Ainda segundo o pesquisador, Manaus ainda teve um agravante: a circulação de outros vírus respiratórios. "De dois anos para cá a gente tem visto a circulação do Influenza B, Por exemplo, que não era tão comum. Se você pegar agora, temos um cenário potencialmente com ele e até outros vírus", conta.

O infectologista Bernardino Albuquerque, que é professor da UFAM (Universidade Federal do Amazonas) e pesquisador Fiocruz Amazônia, assegura que que existe uma subnotificação nos casos.

"Hoje, o que se tem registro de casos com confirmação do laboratório é um percentual pequeno perto do que está ocorrendo", diz.

O professor confirma que o número de mortes por causas respiratórias já vinha crescendo desde novembro do ano passado no estado, quando começam a aparecer as viroses no estado.

"Tivemos a partir de novembro do ano passado uma ocorrência bastante alta de SRAG, cuja a pesquisa laboratorial da etiologia demonstrou ser outros vírus. Mas no início de março tivemos já o diagnóstico da covid-19 em Manaus, e nós tivemos, com certeza, um somatório de casos de vírus respiratórios. Foi uma sequência de acontecimentos também que determinaram essa situação atual", diz.

Para explicar as mortes de abril, Albuquerque também cita que a cidade, por receber um grande número de estrangeiros, pode ter recebido o vírus antes da data inicial de confirmação (23 de março). Isso poderia ter feito o vírus circular silenciosamente.

"Manaus é uma cidade extremamente vulnerável, que tem um grande parque industrial, com empresas do Oriente, da Europa, que estão aqui instaladas, com trânsito de pessoas muito grande. Nós não temos a certeza de que isso realmente tenha influência [na covid-19], mas possivelmente sim. Talvez até tenhamos casos antes, mas só estudos retrospectivos podem demonstrar isso, não há nenhuma comprovação ainda", afirma.

Além disso, a carência de estrutura da cidade também é determinante. "Temos um sistema de saúde que não estava preparado, que não se preparou para uma demanda tão grande como essa. Temos ainda aqui uma situação muito complicada, que é a logística.

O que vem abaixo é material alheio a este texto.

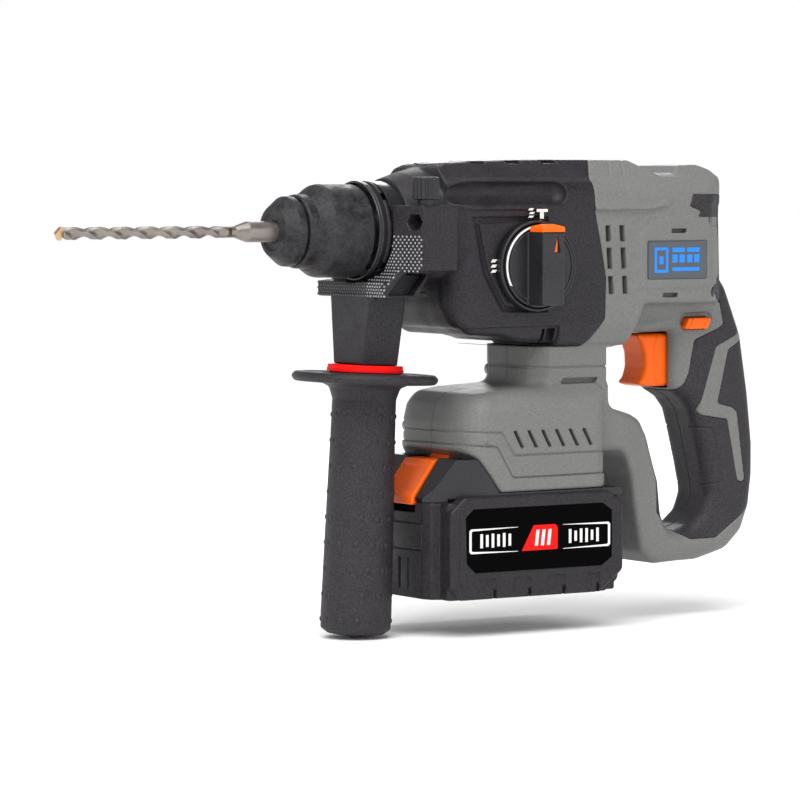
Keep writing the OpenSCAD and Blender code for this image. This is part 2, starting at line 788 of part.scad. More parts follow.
// Cross pin of the piston's fork, with a slot for the wobble arm's finger
module piston_pin() {
    color(steel) difference() {
        ycyl(pin_r, -10.2, 10.2, wobble_x, 0);
        for (x = [-0.9, 0.9])
            translate([wobble_x + x, 0, -10]) cylinder(r = finger_r + 0.2, h = 20, $fn = 64);
        block([wobble_x - 0.9, -finger_r - 0.2, -10], [wobble_x + 0.9, finger_r + 0.2, 10]);
    }
}

// Outer race of the wobble bearing, with the finger that drives the piston
module wobble_ring() {
    color(dark_steel) difference() {
        union() {
            xcyl(15.4, wobble_x - 4.5, wobble_x + 4.5, 0, lay_z);
            translate([wobble_x, 0, lay_z + 12]) cylinder(r = 4, h = 6, $fn = 64);
            translate([wobble_x, 0, lay_z + 12]) cylinder(r = finger_r, h = 21.5, $fn = 64);
        }
        translate([wobble_x, 0, lay_z]) sphere(r = wobble_ball_r + gap, $fn = 64);
    }
}

module wobble_hub() {
    color(steel) difference() {
        intersection() {
            translate([wobble_x, 0, lay_z]) sphere(r = wobble_ball_r, $fn = 64);
            xcyl(20, wobble_x - 7, wobble_x + 7, 0, lay_z);
        }
        xcyl(5, wobble_x - 12, wobble_x + 12, 0, lay_z);
    }
}

module layshaft() {
    color(steel) {
        xcyl(5, 99, bulkhead_x + bulkhead_w, 0, lay_z);
        xgear(lay_pinion_teeth, m_spindle, gear_x - 0.5, gear_x + gear_w + 0.5, lay_z, 15);
    }
}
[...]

E uma grande preocupação é que o vírus está saindo da capital e chegando em municípios do interior com estruturas precárias e que, consequentemente, deve aumentar essas mortes porque a única opção de tratamento para doentes graves é Manaus", afirma.

Apesar das mortes em grande número, o professor ainda não vê Manaus vivendo o pico da epidemia de covid-19. "Fazendo uma análise inicial de óbitos, vamos ter umas duas ou três semanas para chegar ao pico", prevê.